-- Start Stored data --
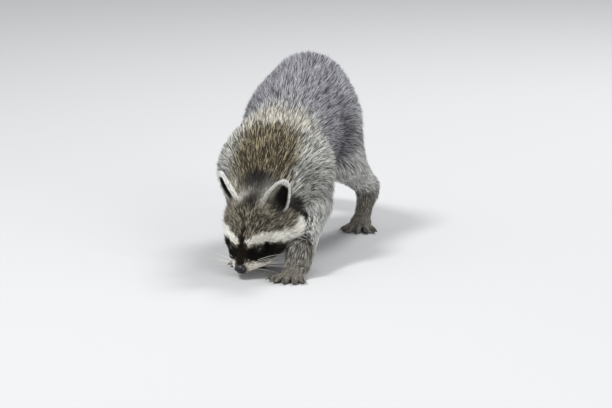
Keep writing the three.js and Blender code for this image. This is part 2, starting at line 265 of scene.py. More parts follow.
# Each toe's turn from the paw's heading, its length as a share, and its place across the paw.
TOES = [(-40, 0.72, -0.75), (-19, 0.95, -0.42), (0, 1, 0), (18, 0.95, 0.42), (38, 0.76, 0.75)]
TAIL_LINE = [
    ([0, 192, 216], 31),
    ([-6, 246, 164], 31),
    ([-24, 296, 120], 33),
    ([-52, 338, 90], 32),
    ([-82, 368, 72], 26),
    ([-100, 384, 64], 17),
]
TAIL = [
    cone(a, ra, b, rb, 16 if i else 17, 10 if i else 30)
    for i, ((a, ra), (b, rb)) in enumerate(zip(TAIL_LINE, TAIL_LINE[1:]))
]


def leg_blobs(leg):
    (top, r0), (knee, r1), (ankle, r2) = leg["top"], leg["knee"], leg["ankle"]
    return [cone(top, r0, knee, r1, 13, 26), cone(knee, r1 - 2, ankle, r2, 6.5, 14)]


def paw_toes(leg):
    """Each toe's root, tip and heading, in the order of TOES."""
    _, _, (pad, r), heading, toe = leg["paw"]
    width = r * 1.08
    for fan, out, aside in TOES:
        turn = math.radians(heading + fan)
        ahead_toe = vec(math.sin(turn), -math.cos(turn), 0)
        root = vec(pad[0] + aside * width, pad[1] - width * 0.3, pad[2] * 0.8)
        tip = root + ahead_toe * toe * out
        tip[2] = TOE_R - 0.5
        yield root, tip, ahead_toe


def paw_blobs(leg):
    _, (heel, heel_r), (pad, r), _, _ = leg["paw"]
    ankle, ankle_r = leg["ankle"]
    width = r * 1.08
    blobs = [
        cone(ankle, ankle_r, heel, ankle_r - 2, 4, 8),
        cone(heel, heel_r, pad, r - 1.5, 1.8, 8),
        ellipsoid(pad, [width * 1.12, width, pad[2] * 1.02], 1, 6),
    ]
    blobs += [cone(root, TOE_R, tip, TOE_R, 0.8, 2.5) for root, tip, _ in paw_toes(leg)]
    return blobs


GROUPS = {"trunk": TRUNK, "neck": NECK, "head": HEAD, "tail": TAIL}
for leg_name, leg in LEGS.items():
    GROUPS[leg_name] = leg_blobs(leg)
    GROUPS[leg["paw"][0]] = paw_blobs(leg)
ALL_BLOBS = [blob for group in GROUPS.values() for blob in group]


# ---------- ears ----------
def ear_axes(side):
    root = on_head(on_side(EAR_ROOT, side))
    up = on_head(EAR_TIPS[side]) - root
    height = np.linalg.norm(up)
    up = up / height
    across = EAR_SIDES[side] @ HEAD_AXES
    across = unit(across - (across @ up) * up)
    return root, height, up, across, np.cross(across, up) * side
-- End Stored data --
Hand back the material above in full, exactly as written.

■ **Result**
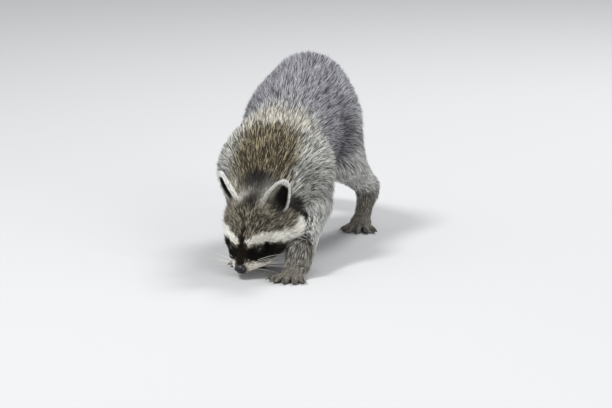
Keep writing the three.js and Blender code for this image. This is part 2, starting at line 265 of scene.py. More parts follow.
# Each toe's turn from the paw's heading, its length as a share, and its place across the paw.
TOES = [(-40, 0.72, -0.75), (-19, 0.95, -0.42), (0, 1, 0), (18, 0.95, 0.42), (38, 0.76, 0.75)]
TAIL_LINE = [
    ([0, 192, 216], 31),
    ([-6, 246, 164], 31),
    ([-24, 296, 120], 33),
    ([-52, 338, 90], 32),
    ([-82, 368, 72], 26),
    ([-100, 384, 64], 17),
]
TAIL = [
    cone(a, ra, b, rb, 16 if i else 17, 10 if i else 30)
    for i, ((a, ra), (b, rb)) in enumerate(zip(TAIL_LINE, TAIL_LINE[1:]))
]


def leg_blobs(leg):
    (top, r0), (knee, r1), (ankle, r2) = leg["top"], leg["knee"], leg["ankle"]
    return [cone(top, r0, knee, r1, 13, 26), cone(knee, r1 - 2, ankle, r2, 6.5, 14)]


def paw_toes(leg):
    """Each toe's root, tip and heading, in the order of TOES."""
    _, _, (pad, r), heading, toe = leg["paw"]
    width = r * 1.08
    for fan, out, aside in TOES:
        turn = math.radians(heading + fan)
        ahead_toe = vec(math.sin(turn), -math.cos(turn), 0)
        root = vec(pad[0] + aside * width, pad[1] - width * 0.3, pad[2] * 0.8)
        tip = root + ahead_toe * toe * out
        tip[2] = TOE_R - 0.5
        yield root, tip, ahead_toe


def paw_blobs(leg):
    _, (heel, heel_r), (pad, r), _, _ = leg["paw"]
    ankle, ankle_r = leg["ankle"]
    width = r * 1.08
    blobs = [
        cone(ankle, ankle_r, heel, ankle_r - 2, 4, 8),
        cone(heel, heel_r, pad, r - 1.5, 1.8, 8),
        ellipsoid(pad, [width * 1.12, width, pad[2] * 1.02], 1, 6),
    ]
    blobs += [cone(root, TOE_R, tip, TOE_R, 0.8, 2.5) for root, tip, _ in paw_toes(leg)]
    return blobs


GROUPS = {"trunk": TRUNK, "neck": NECK, "head": HEAD, "tail": TAIL}
for leg_name, leg in LEGS.items():
    GROUPS[leg_name] = leg_blobs(leg)
    GROUPS[leg["paw"][0]] = paw_blobs(leg)
ALL_BLOBS = [blob for group in GROUPS.values() for blob in group]


# ---------- ears ----------
def ear_axes(side):
    root = on_head(on_side(EAR_ROOT, side))
    up = on_head(EAR_TIPS[side]) - root
    height = np.linalg.norm(up)
    up = up / height
    across = EAR_SIDES[side] @ HEAD_AXES
    across = unit(across - (across @ up) * up)
    return root, height, up, across, np.cross(across, up) * side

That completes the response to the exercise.